The Desert Sand goes a different way entirely. Its warm beige dial trades that tactical read for something closer to a worn field jacket than a uniform, and against the same white markers and red hand, the contrast feels softer without losing any legibility. Both keep the same inner 24-hour track and fixed bezel that made the GMT function easy to read in the first place, so neither color choice costs the watch any of its actual usability. The difference is purely about what the watch says on the wrist, and for a line that has leaned on black-dial seriousness or white-dial cleanliness until now, that is the first real personality choice Seiko has offered here.
This Fits a Bigger Pattern at Seiko, Not a One-Off
Earlier this year, Seiko’s 5 Sports line already tested this exact shift with the HDB006 through HDB009 compass bezel field watches, where the green HDB008 and brown HDB009 leaned into textile straps and earthy tones alongside the more conventional black and white bracelet models.

Those watches run a different case size and the related Caliber 4R36 rather than the GMT-specific 4R34, so they are not the same product, but the pattern is the same one showing up twice in a single year: give the safe black and white versions company, then let the warmer, earth-toned variant be the one that actually stands out on a table full of similar watches. Seen next to that release, the Khaki Drill and Desert Sand look less like an isolated color update and more like Seiko deliberately working through the same idea across two different sub-lines at once.
The Step Up Is Having Two Colors at All, Not Either One on Its Own
Neither color here is radical on its own terms. Khaki green and desert sand are two of the most classic tones in field-watch design, both older than this particular GMT, and neither one is inventing anything new about what a field watch is supposed to look like.
What actually moves the line forward is that Seiko finally put two colors on the table at the same time, after two years of a watch that only ever came in black or white. That is the real step in the right direction: not one dial beating the other, but the line growing past monochrome at all. Of the two, the Desert Sand is my own favorite, purely on personal taste. It wears warmer on the wrist than the Khaki Drill and reads less like a uniform piece day to day, but that is a preference, not a case for one colorway being objectively the better release.

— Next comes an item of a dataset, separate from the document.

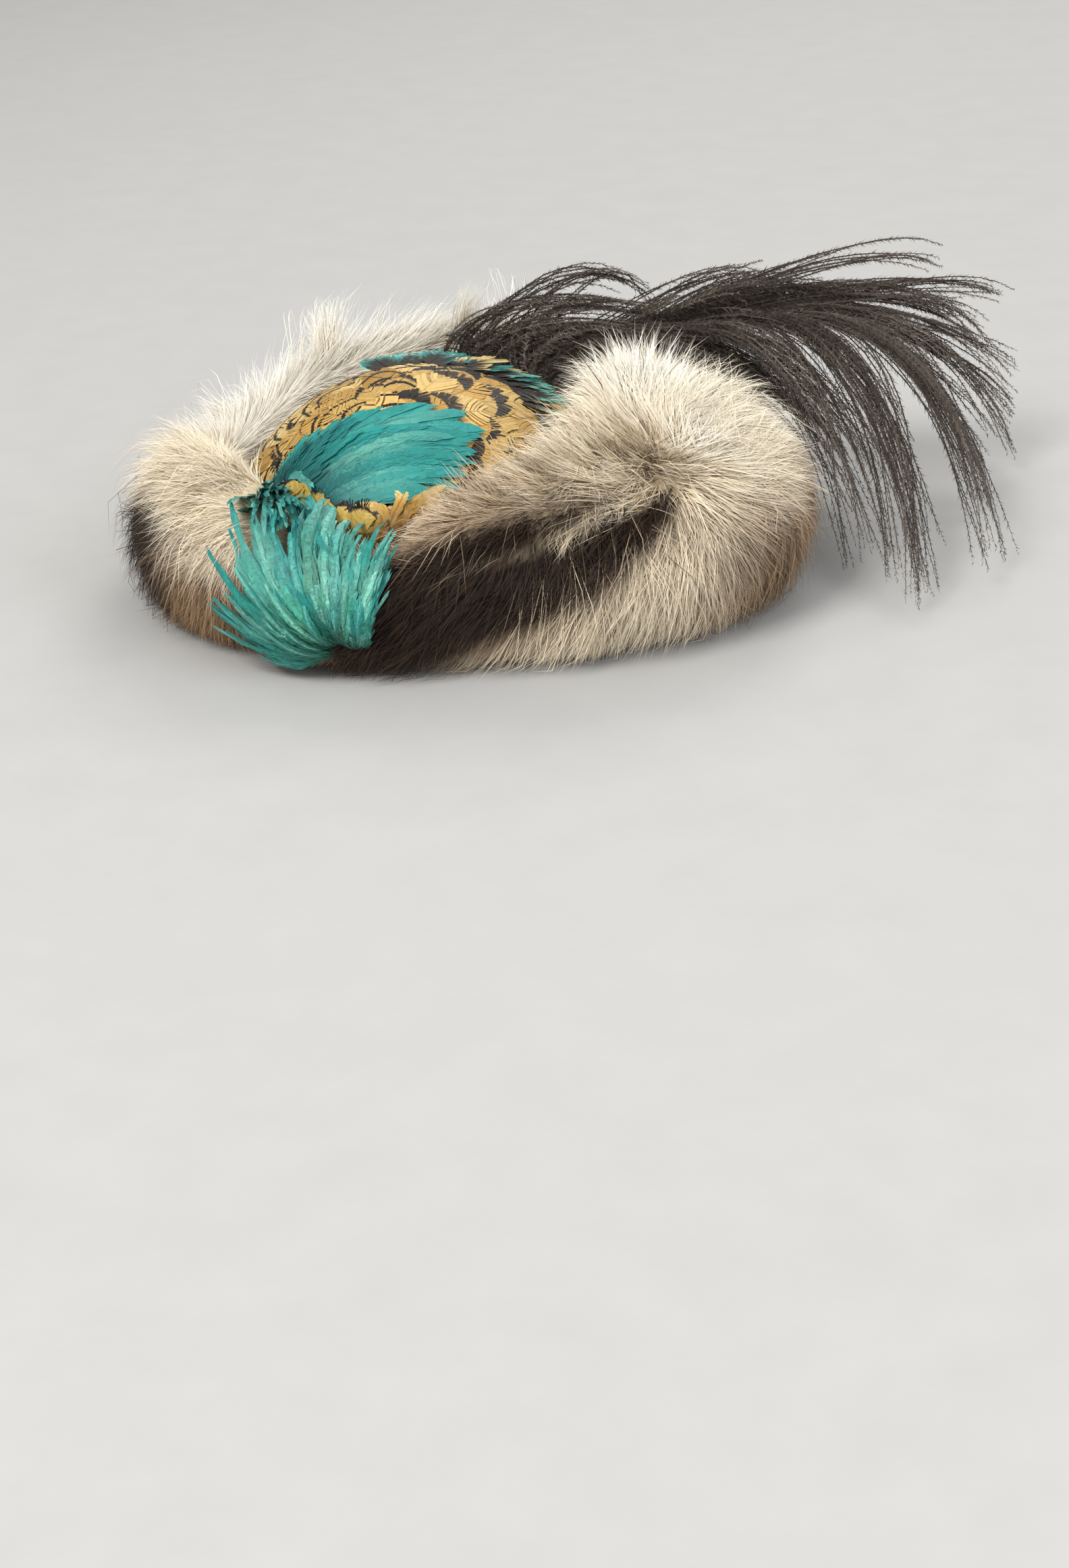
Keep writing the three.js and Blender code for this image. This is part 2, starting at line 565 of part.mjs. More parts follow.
// Fur locks on a pelt, rooted below its skin and lifting towards their tips
function furLocks({ from, to, lay }) {
  const locks = [];
  for (const { around, fall, count, rise, length } of LOCK_ROWS) {
    for (let i = 0; i < count; i += 1) {
      const root = THREE.MathUtils.lerp(from, to, (i + 0.5 + (around > 30 ? 0.25 * lay : 0)) / count);
      const turned = root < -180 ? root + 360 : root;
      if (turned > FAN_BARE.from && turned < FAN_BARE.to) continue;
      const radius = rollSection(root).outer;
      const run = THREE.MathUtils.radToDeg((LOCK_LENGTH * length) / radius) * 0.7 * lay;
      const edge = THREE.MathUtils.radToDeg((0.7 * LOCK_WIDTH) / rollSection(root).inner);
      const ends = [root, root + run].map((at) => Math.min(at - from, to - at));
      if (Math.min(...ends) < edge) continue;
      const path = (t) => {
        const off = LOCK_RISE * rise * ((1 + LOCK_TUCK) * t ** 1.4 - LOCK_TUCK);
        return rollPoint(root + run * t, around + fall * t, off);
      };
      const normal = (t) => rollNormal(root + run * t, around + fall * t);
      locks.push(lock(path, normal, LOCK_WIDTH, LOCK_WIDTH * 0.3, 4, 2, 1, 0));
    }
  }
  return locks;
}

// What a pelt keeps clear of: the crown, the feathers laid on the fur, and the plume's root
function peltKeepouts() {
  const crown = domeShell(-CROWN_DEPTH / 4, CROWN_SKIN + DOME_SAG, -ROLL_HEIGHT);
  const trims = [frontFan, tealSweep, edgeFeathers, goldCurls].map((make) => make(CLEARANCE));
  trims.push(ostrichPlume(CLEARANCE), ostrichPlume());
  const clusters = TIP_CLUSTERS.map((cluster) => tipCluster(cluster, CLEARANCE));
  const below = new THREE.BoxGeometry(4 * PLUME_REACH, 4 * PLUME_REACH, ROLL_HEIGHT);
  below.translate(0, 0, -ROLL_HEIGHT / 2);
  return [crown, ...trims, ...clusters, solid(below)];
}

const hat = new THREE.Group();
const keepouts = peltKeepouts();
const underTrims = [frontFan(CLEARANCE), tealSweep(CLEARANCE)]; // the small trims stand over these

const crownGroup = new THREE.Group();
crownGroup.add(pieceMesh('crown_base', domeShell(-FELT_WALL, 0, 0), 0x6b5c49, 0.9));
crownGroup.add(pieceMesh('crown_feathers', crownFeathers(), 0xc79a4b, 0.55));
const edges = trimmed(edgeFeathers(), [ostrichPlume(CLEARANCE)]);
crownGroup.add(pieceMesh('edge_feathers', edges, 0x1c1a17, 0.5));
crownGroup.add(pieceMesh('teal_sweep', tealSweep(), 0x35a79c, 0.6));
hat.add(crownGroup);

const furGroup = new THREE.Group();
for (const pelt of PELTS) {
  const whole = joined([peltTube(pelt), ...furLocks(pelt)]);
  furGroup.add(pieceMesh(pelt.name, trimmed(whole, keepouts), pelt.color, 0.95));
}
hat.add(furGroup);

const trimGroup = new THREE.Group();
trimGroup.add(pieceMesh('front_fan', frontFan(), 0x4fbfab, 0.6));
trimGroup.add(pieceMesh('gold_curls', trimmed(goldCurls(), underTrims), 0xcf9f45, 0.55));
for (const cluster of TIP_CLUSTERS) {
  const body = trimmed(tipCluster(cluster), [...underTrims, goldCurls(CLEARANCE)]);
  trimGroup.add(pieceMesh(cluster.name, body, 0xa8964a, 0.6));
}
trimGroup.add(pieceMesh('ostrich_plume', ostrichPlume(), 0x2b2623, 0.85));
hat.add(trimGroup);

// The origin is the middle of the whole hat's footprint, on the surface that it rests on
const box = new THREE.Box3().setFromObject(hat);
const middle = box.getCenter(new THREE.Vector3());
hat.position.set(-middle.x, -middle.y, -box.min.z);
hat.updateMatrixWorld(true);

export default hat;
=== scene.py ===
# %% [markdown]
# A tilt hat of fur and feathers, dressed in Blender.
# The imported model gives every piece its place: a felt dome, two fur pelts that ring it, and the feathers
# and the plume that are sewn on top. It stands still in the scene. Each cell below makes one thing that the
# hat is made of, as strips and hairs of real size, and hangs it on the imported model.

import functools
import math

import bpy
import numpy as np
from mathutils import Matrix, Vector


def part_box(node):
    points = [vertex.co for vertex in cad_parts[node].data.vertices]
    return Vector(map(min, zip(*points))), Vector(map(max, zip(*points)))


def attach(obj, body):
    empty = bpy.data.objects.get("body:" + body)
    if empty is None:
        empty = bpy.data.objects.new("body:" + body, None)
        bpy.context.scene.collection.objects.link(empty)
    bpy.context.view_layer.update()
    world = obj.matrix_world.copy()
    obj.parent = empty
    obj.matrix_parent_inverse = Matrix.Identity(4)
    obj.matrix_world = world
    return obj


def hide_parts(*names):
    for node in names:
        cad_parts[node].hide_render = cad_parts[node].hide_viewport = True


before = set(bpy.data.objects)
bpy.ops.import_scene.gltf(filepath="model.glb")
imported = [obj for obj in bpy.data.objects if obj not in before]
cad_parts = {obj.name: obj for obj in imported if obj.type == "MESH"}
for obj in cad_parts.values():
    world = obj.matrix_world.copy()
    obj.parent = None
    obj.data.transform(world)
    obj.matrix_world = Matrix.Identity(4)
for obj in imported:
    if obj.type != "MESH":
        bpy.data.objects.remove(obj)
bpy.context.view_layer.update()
MM = 0.001
crown_low, crown_high = (np.array(corner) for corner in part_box("crown_base"))
crown_centre = np.array([(crown_low[0] + crown_high[0]) / 2, (crown_low[1] + crown_high[1]) / 2, 0.0])
print("crown centre", crown_centre.round(4))

# %% [markdown]
# The photograph looks at the hat from the front, a little to the wearer's left and from above, and the
# hat in it leans. Here it lies flat on a floor, so the camera leans instead. The lens looks at a
# point well above the middle of the picture, so the camera is aimed first and then turned until the ring's
# centre falls on its own pixel. Nothing is shifted.

# %% Camera
PICTURE = (1584, 2324)
LOOK_AZIMUTH, LOOK_ELEVATION, LOOK_ROLL = (math.radians(angle) for angle in (12, 21, 4))
DISTANCE = 0.9
PIXELS_PER_METRE = 4080
AIM_PIXEL = (645, 705)
AIM_HEIGHT = 30 * MM
RING_SHIFT = 5 * MM  # the fur ring's centre lies this far to the side of the crown's
SENSOR = 36
CLIP = (0.05, 20)


def make_camera():
    aim = Vector(crown_centre) + Vector((RING_SHIFT, 0, AIM_HEIGHT))
    flat = math.cos(LOOK_ELEVATION)
    back = Vector((math.sin(LOOK_AZIMUTH) * flat, -math.cos(LOOK_AZIMUTH) * flat, math.sin(LOOK_ELEVATION)))
    ahead = -back
    right = ahead.cross(Vector((0, 0, 1))).normalized()
    up = right.cross(ahead)
    lean = Matrix.Rotation(-LOOK_ROLL, 3, back)
    right, up = lean @ right, lean @ up
    focal = PIXELS_PER_METRE * DISTANCE
    across = (AIM_PIXEL[0] - PICTURE[0] / 2) / focal
    above = (PICTURE[1] / 2 - AIM_PIXEL[1]) / focal
    yaw = Matrix.Rotation(math.atan(across), 3, up)
    ahead, right = yaw @ ahead, yaw @ right
    pitch = Matrix.Rotation(-math.atan(above * math.cos(math.atan(across))), 3, right)
    ahead, up = pitch @ ahead, pitch @ up
    lens = bpy.data.cameras.new("camera")
    lens.sensor_width = SENSOR
    lens.lens = SENSOR * focal / PICTURE[1]
    lens.clip_start, lens.clip_end = CLIP
    camera = bpy.data.objects.new("camera", lens)
    turn = Matrix((right, up, -ahead)).transposed().to_4x4()
    camera.matrix_world = Matrix.Translation(aim + back * DISTANCE) @ turn
    bpy.context.scene.collection.objects.link(camera)
    bpy.context.scene.camera = camera
    return camera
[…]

At EUR 490, Seiko is not asking for a premium over the existing black and white versions, and that consistency matters more than it gets credit for; plenty of brands would have used two new colorways as an excuse to nudge the price up. The Hardlex crystal instead of sapphire is the one place a buyer coming from Seiko’s own Prospex or Presage lines might notice the difference, since both of those sit closer to sapphire as standard at similar or lower prices. T
hat is not new to these two colorways specifically, it has been true of the whole 5 Sports Field GMT line since 2024, and the Caliber 4R34 inside has already built a track record for reliability across the wider 5 Sports range that makes the trade-off easy to accept at this price. The GMT function itself, a fixed 24-hour bezel paired with an independently adjustable hour hand, remains one of the more genuinely useful complications available anywhere near this price point, color choice aside.
Specs, Pricing & Availability
The HDB001 Khaki Drill and HDB002 Desert Sand arrive in August 2026 at EUR 490 each, the same price as the existing black and white Field GMT models. Both share the line’s 39.4mm steel case, curved Hardlex crystal, 100m water resistance and Caliber 4R34 automatic movement, and will be sold through Seiko’s usual retailer network.

Case Diameter: 39.4 mm
Case Thickness: 13.6 mm
Case Material: Stainless steel, brushed finish, fluted crown at 3 o’clock
Water Resistance: 100 meters (10 bar)
Caliber: Seiko 4R34 automatic
Crystal: Curved Hardlex
Function: Hours, minutes, seconds, date, GMT (24-hour hand with fixed 24-hour bezel)
Anyone who already wanted this GMT for the movement and the price has no new reason to hesitate, since nothing mechanical changed between these references and the ones already on shelves. The decision now is purely which dial matches how the watch will actually get worn: the Khaki Drill for buyers who want the line’s existing military read in a different shade, and the Desert Sand for anyone who wanted this GMT to look like less of a uniform piece and more like an everyday field watch that happens to track a second time zone.
For a line that spent two years being genuinely good but visually cautious, these two colors together are the first sign Seiko is willing to let the 5 Sports Field GMT have some actual character, and the compass bezel watches earlier this year suggest it is not a one-time experiment.